Mehrheitlich bin ich damit sehr zufrieden, aber es gibt sie, die Stunden, in denen ich nur daran denken kann, was ich heute wieder alles nicht geschafft habe. Und das ist mit großer Wahrscheinlichkeit ein Problem, mit dem ich nicht alleine bin. Auch wenn meine Umstände vielleicht nicht dem allgemeinen Standard entsprechen.

Im Grunde bin ich selbständig. Arbeitsmäßig. Beim Taxifahren genieße ich einige Vorteile, die nur Angestellten zuteil werden, im Großen und Ganzen aber obliegt es mir, wann ich wo wie viel Geld verdiene. Beim Schreiben sowieso. Ich will nicht meckern, ich hab es mir schließlich so ausgesucht. Und ich weiß die Vorteile zu schätzen.
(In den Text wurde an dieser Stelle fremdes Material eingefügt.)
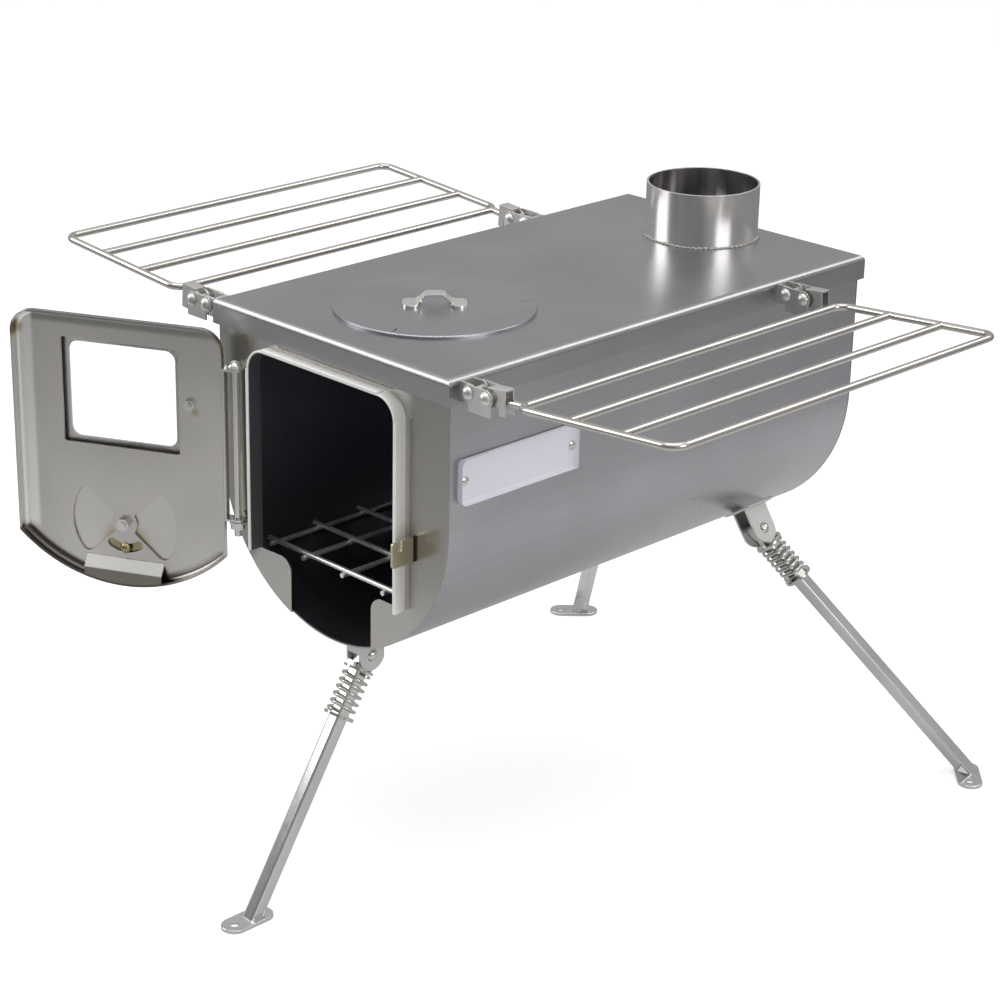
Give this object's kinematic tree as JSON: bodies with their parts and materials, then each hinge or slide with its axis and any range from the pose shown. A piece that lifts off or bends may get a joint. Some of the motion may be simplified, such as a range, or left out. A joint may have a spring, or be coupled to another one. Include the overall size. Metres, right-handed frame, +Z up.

Diese unschönen Gedanken über die eigene Produktivität sind jedoch ebenso Teil des Ganzen. Selbständig und damit eigenverantwortlich unterwegs zu sein bedeutet eben auch, dass man immer noch hätte mehr tun können. Egal, ob das noch menschenmöglich ist oder nicht. Fünf geschriebene – und dabei dreimal redigierte und zehnfach gelesene – Seiten eines Buches sind ja nicht schlecht. Ein Blogeintrag, 15 Kommentare und einige Mails noch gar nicht mitgerechnet.

Dafür werden einige Leute in entsprechenden Unternehmen vergleichsweise fürstlich entlohnt.
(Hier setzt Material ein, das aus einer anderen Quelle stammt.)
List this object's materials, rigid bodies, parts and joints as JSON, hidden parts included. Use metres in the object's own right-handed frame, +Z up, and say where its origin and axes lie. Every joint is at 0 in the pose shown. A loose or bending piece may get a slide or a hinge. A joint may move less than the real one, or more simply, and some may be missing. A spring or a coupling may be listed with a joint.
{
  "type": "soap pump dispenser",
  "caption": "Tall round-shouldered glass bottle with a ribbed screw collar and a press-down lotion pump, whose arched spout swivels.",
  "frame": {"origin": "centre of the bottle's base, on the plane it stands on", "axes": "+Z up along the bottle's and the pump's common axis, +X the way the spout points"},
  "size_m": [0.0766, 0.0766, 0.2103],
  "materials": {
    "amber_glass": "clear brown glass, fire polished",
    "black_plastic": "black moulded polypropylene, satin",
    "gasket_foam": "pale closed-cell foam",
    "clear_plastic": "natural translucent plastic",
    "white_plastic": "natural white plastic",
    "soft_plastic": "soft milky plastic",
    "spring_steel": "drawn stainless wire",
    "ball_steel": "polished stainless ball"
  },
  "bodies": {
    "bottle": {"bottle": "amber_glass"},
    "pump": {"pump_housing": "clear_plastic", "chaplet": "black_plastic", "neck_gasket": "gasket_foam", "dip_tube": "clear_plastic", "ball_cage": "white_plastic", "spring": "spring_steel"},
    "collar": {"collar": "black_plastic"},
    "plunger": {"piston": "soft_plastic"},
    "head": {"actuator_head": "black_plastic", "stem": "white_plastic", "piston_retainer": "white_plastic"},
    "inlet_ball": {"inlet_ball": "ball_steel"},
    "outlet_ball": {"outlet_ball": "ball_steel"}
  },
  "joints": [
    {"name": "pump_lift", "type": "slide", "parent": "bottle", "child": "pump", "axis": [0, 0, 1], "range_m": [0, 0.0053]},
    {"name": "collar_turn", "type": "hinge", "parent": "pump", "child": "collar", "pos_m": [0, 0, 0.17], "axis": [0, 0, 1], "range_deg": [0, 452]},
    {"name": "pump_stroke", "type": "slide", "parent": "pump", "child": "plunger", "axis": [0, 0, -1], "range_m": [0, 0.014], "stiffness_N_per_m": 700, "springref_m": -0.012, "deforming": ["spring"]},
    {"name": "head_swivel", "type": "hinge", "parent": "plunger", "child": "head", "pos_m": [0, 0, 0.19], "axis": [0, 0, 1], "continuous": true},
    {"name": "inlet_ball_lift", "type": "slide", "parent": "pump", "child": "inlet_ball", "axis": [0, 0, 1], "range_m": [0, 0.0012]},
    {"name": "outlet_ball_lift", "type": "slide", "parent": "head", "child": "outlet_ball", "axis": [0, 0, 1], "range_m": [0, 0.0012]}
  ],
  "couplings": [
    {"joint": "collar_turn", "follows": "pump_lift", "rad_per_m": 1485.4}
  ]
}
Während ich mir denke, dass ich doch besser zwei Blogeinträge geschrieben hätte und wenigstens sieben Seiten fürs Buch. Aber ja: bloggen mit offenen Kommentaren und ohne ein Team dahinter bedeutet auch, nie Wochenende zu haben. Und das geht in heißen Phasen (gerade: die Uber-Debatte bei GNIT) spürbar auf Kosten der inneren Ausgeglichenheit.

Wie gesagt: ich will nicht jammern. Im Gegensatz zu den meisten Menschen habe ich zum Beispiel ein recht gutes Verhältnis zu meinem Wecker. Ausschlafen kann ich fast immer. Aber momentan ist das anstrengend und auslaugend, denn eine Stunde Schlaf kostet eine Stunde Arbeitszeit. Auch wenn ich viel davon damit verbringe, genau hier, vor meinem Rechner, zu sitzen und mich durch die bunte Welt des Internets zu klicken.

Stress ist eine miese Droge. Egal, ob man sie verabreicht bekommt oder selbst nimmt: man sollte vorsichtig damit sein!

Ich werde mich jetzt erst einmal zurücklehnen. Noch ein Bier trinken und mir vielleicht ein paar lustige Videos bei Youtube ansehen. So tun, als hätte ich Wochenende. Vielleicht – aber nur vielleicht – auch mal die Kommentare Kommentare sein lassen, bevor ich sie heute Abend beantworte.

Am Ende ist es dann nämlich doch genau das, was mich morgen wieder produktiver sein lässt als heute.

Wobei? Nein, vielleicht blogge ich besser noch was bei GNIT …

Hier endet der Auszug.